Moment with a Manager: Matt Hixson | Business

By MARINA WATERS

Name: Matt Hixson

Age: 48

Education: Master’s degree

Title: Director of Schools

Company: Hawkins County

What do you do? I am the director of schools for Hawkins County.

What do you think are the keys to success?

I think the best leaders are those who lead by example, are open to feedback, and who consistently strive to not only improve themselves, but create avenues of success for those around them.

Name some of your key successes.

I have worked in several construction trades, managed a retail drug store, I have taught countless students in grades 2-12 and in graduate school, and I have had the chance to lead in multiple positions within education. Currently, I have the blessing of working alongside roughly 1,300 employees and over 6,300 students within Hawkins County.

Success goes well beyond positions or titles held. I count success as being able to do what you love and enjoy working alongside those working with you. Therefore, working in Hawkins County is a key success for me!

Who were your mentors?

My dad, my friends Chance Flint and Jason Baker, and my father-in-law, Ralph Petersen. All of these individuals exemplify godly character, strong work ethics, and the ability to use nearly all circumstances as learning opportunities, whether I was open to the lessons at the time or not! I currently work with Dr. Reba Bailey, who teaches me daily to be reflective, patient, and listen before speaking. My wife of 25 years is also a mentor and huge support to me, as she has shared this journey with me and has been the biggest encouragement I could ever need.

Can you name a turning point in your career?

I learned that taking pride in your work and enjoying the work itself are far more important than the financial awards one might earn in fields they truly do not enjoy. The turning point in my career came when I was working for a man I really looked up to in the retail industry. He said, “I will train you in retail and I will teach you what you need to know, but I expect you to leave and pursue your career at some point. I don’t want you to make retail your career. It is not for you, and I see you have gifts in other areas. Take what you can learn and leave this place.”

This was not a disparaging remark about retail. It was an honest statement ofment from an individual that cared more about my future success and happiness than he did about the company or securing a long-term employee for himself. About a year later, I become a store manager. He had the same talk with me. Needless to say, I took his advice and I left retail and went into education a year later.

Who are your family members?

My wife, Valerie; my daughter Madison; son Hunter; daughter Macyn; and twin sons Cooper and Parker.

What management books would you recommend?

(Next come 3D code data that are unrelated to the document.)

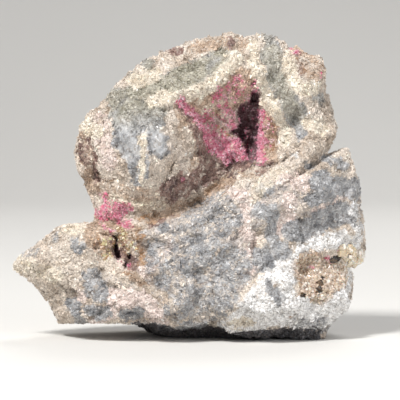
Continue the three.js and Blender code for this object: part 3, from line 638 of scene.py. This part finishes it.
def stone_tint_and_shade(place, hole, stray=0):
    """The stone's linear colour at form positions, painted shade included: cream under noise-broken layers.

    Stray is a random number for each grain that lets some of them take a neighbouring zone's colour.
    """
    front = smooth(*FACE_FADE, place[:, 1])
    mottle = 0.5 + noise_sum(place, MOTTLE)
    patchy = 0.5 + noise_sum(place, PATCHES)
    spread = noise_sum(place, EDGE_SPREAD) + stray
    x, z = ragged(place)

    def layered(tint, layers):
        for shades, zones, hidden in layers:
            share = cover_of(zones, x, z) * front
            if hidden:
                mean, size, seed = hidden
                share = share + (mean + HIDDEN_SPREAD * swell(place, size, seed)) * (1 - front)
            share = smooth(*ZONE_EDGE, share + spread * np.minimum(1, SPREAD_START * share))
            # Mixed stone changes its shade from grain to grain
            shade = 0.5 + spread if zones is MIXED_ZONES else mottle
            tint = blend(tint, shades, shade, share)
        return tint

    cream_shade = smooth(0.35, 1.0, 0.6 * patchy + 0.4 * mottle)
    tint = blend(np.zeros(place.shape), CREAM_STONE, cream_shade, np.ones(len(place)))
    tint = layered(tint, LOWER_LAYERS)
    tint = blend(tint, GREEN_STONE, mottle, green_share(patchy, x, z) * front)
    tint = blend(tint, DARK_RIM_AND_EDGE_SHADE, mottle, RIM_STRENGTH * cover_of(RIM_ZONES, x, z, RIM_FADE) * front)
    # Among the upper layers: painted shade in the recess, partly within the brown, and along the lower edge
    tint = layered(tint, UPPER_LAYERS)
    tint = blend(tint, VUG_STONE, mottle, cover_of(VUG_ZONES, x, z) * front)
    blush = np.maximum(cover_of(HOLLOW_BLOOM, x, z), cover_of(POCKET_BLOOM, x, z)) * front
    tint = blend(tint, ROSE_TINGE, mottle, BLUSH_STRENGTH * blush)
    # Painted shade inside the holes, growing with their depth
    return blend(tint, HOLE_SHADE, mottle, smooth(*HOLE_SHADE_FADE, hole))


class Nodes:
    """Adds nodes to a tree and links their inputs."""

    def __init__(self, tree):
        self.tree = tree

    def add(self, kind, inputs=(), **settings):
        node = self.tree.nodes.new(kind)
        for key, value in settings.items():
            setattr(node, key, value)
        for key, value in dict(inputs).items():
            if isinstance(value, bpy.types.NodeSocket):
                self.tree.links.new(value, node.inputs[key])
            else:
                node.inputs[key].default_value = value
        return node

    def maths(self, operation, first, second=0.5, third=0.5):
        return self.add("ShaderNodeMath", {0: first, 1: second, 2: third}, operation=operation).outputs[0]

    def mix(self, factor, first, second, kind="MIX"):
        """A colour mix of two colours or colour sockets."""
        inputs = {0: factor, 6: first, 7: second}
        return self.add("ShaderNodeMix", inputs, data_type="RGBA", blend_type=kind).outputs[2]

    def step(self, value, low, high):
        """A smooth step from 0 at low to 1 at high."""
        inputs = {"Value": value, "From Min": low, "From Max": high}
        return self.add("ShaderNodeMapRange", inputs, interpolation_type="SMOOTHSTEP").outputs[0]

    def attribute(self, name):
        return self.add("ShaderNodeAttribute", attribute_name=name)


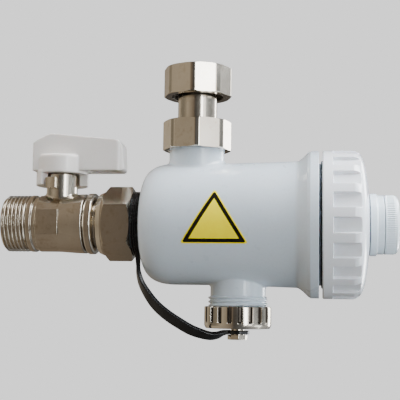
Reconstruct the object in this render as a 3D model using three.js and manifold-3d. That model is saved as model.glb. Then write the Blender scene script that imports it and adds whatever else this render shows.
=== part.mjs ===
// Magnetic system filter for a heating circuit.
// The housing hangs under a boiler from the union nut on its top neck. A ball valve is joined to its left neck,
// a capped drain points down, and the ribbed lid on the right carries the strainer and the magnet stack.
// Millimetres, +Z up, +X from the valve to the lid. The origin is the centre of the boiler gasket's upper face.

import * as THREE from 'three';
import { mergeVertices } from 'three/addons/utils/BufferGeometryUtils.js';
import Module from 'manifold-3d';

// ---- Driving dimensions ------------------------------------------------------------------------------------

const GAP = 0.3; // clearance between touching pieces
const MALE_R = 12.9; // outside of the housing's own G 3/4 threads
const FEMALE_R = MALE_R + GAP; // inside of every nut and of the drain cap
const VALVE_THREAD_R = 13.2; // outside of the valve's free G 3/4 thread
const SPANNER_FLATS = 30; // across flats of all three nuts
const NUT_BAR_R = 15.85; // the octagonal nuts' corners keep the round of their bar
const PORT_R = 8.8; // bore of the housing's three necks
const WATERWAY_R = 7.2; // bore of the nipple and of the valve

const SEAL_PLANE_Z = 67; // boiler gasket's upper face, above the body's axis

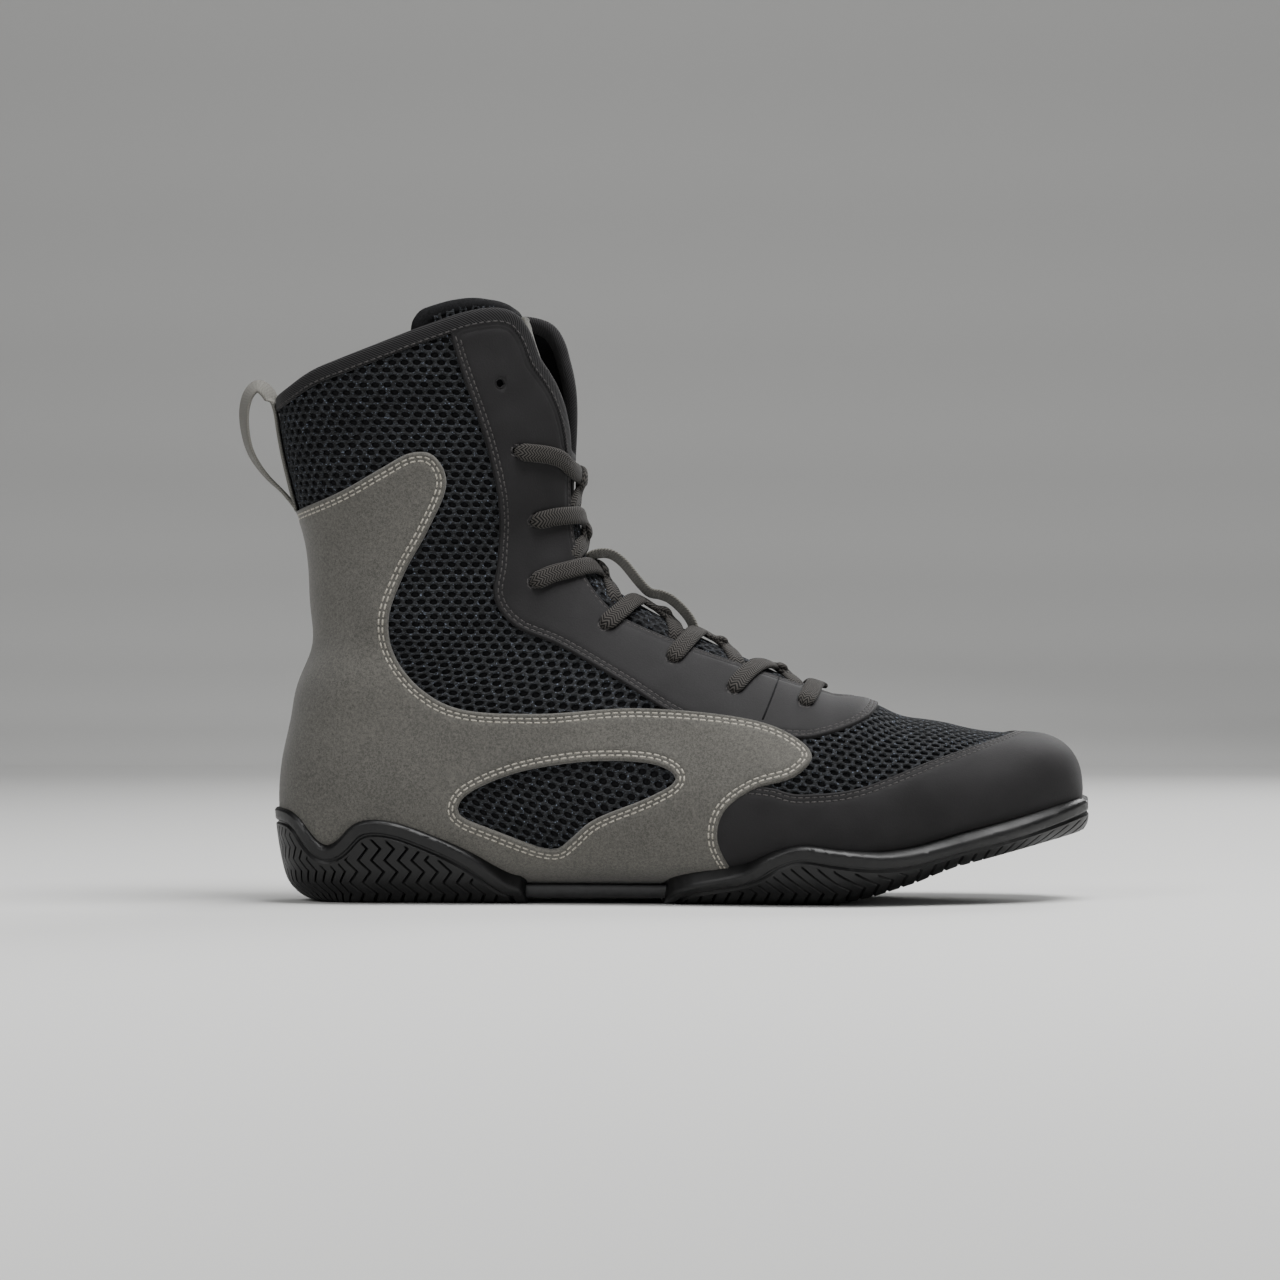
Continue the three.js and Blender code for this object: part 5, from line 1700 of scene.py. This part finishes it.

I read a variety of short anecdotes and stories from those who have reached success in life. For example, I read the book about Magic and Larry, chronicling the battle between Magic Johnson of the Lakers, and Larry Bird of the Boston Celtics back in the ’80s. I like learning general leadership skills and assessments from those who have achieved in all aspects of life. I have read John Wooden’s book of quotes, I have read “Trust Matters” by Megan Tschannen-Moran, “Start with Why” by Simon Sinek, and our leadership team is currently reading “Districts that Succeed” by Karen Chenoweth. My favorite all-time collection of books is the Bible, which I try to read every morning.

Do you read any national business publications?

I read monthly publications from education publishers such as the AASA, ASCD, countless articles identified by staff, and research from superintendents throughout the country who are making a difference in their communities, especially those who are prioritizing career-technical education (CTE).

One piece of advice you would give an up-and-coming manager?

In any new position, be slow to react, quick to learn and listen. Lead by example, and don’t get defensive when others provide input. Exhibit genuine care for those working with you, and be visible. Every day is an interview day. You never know who is watching you!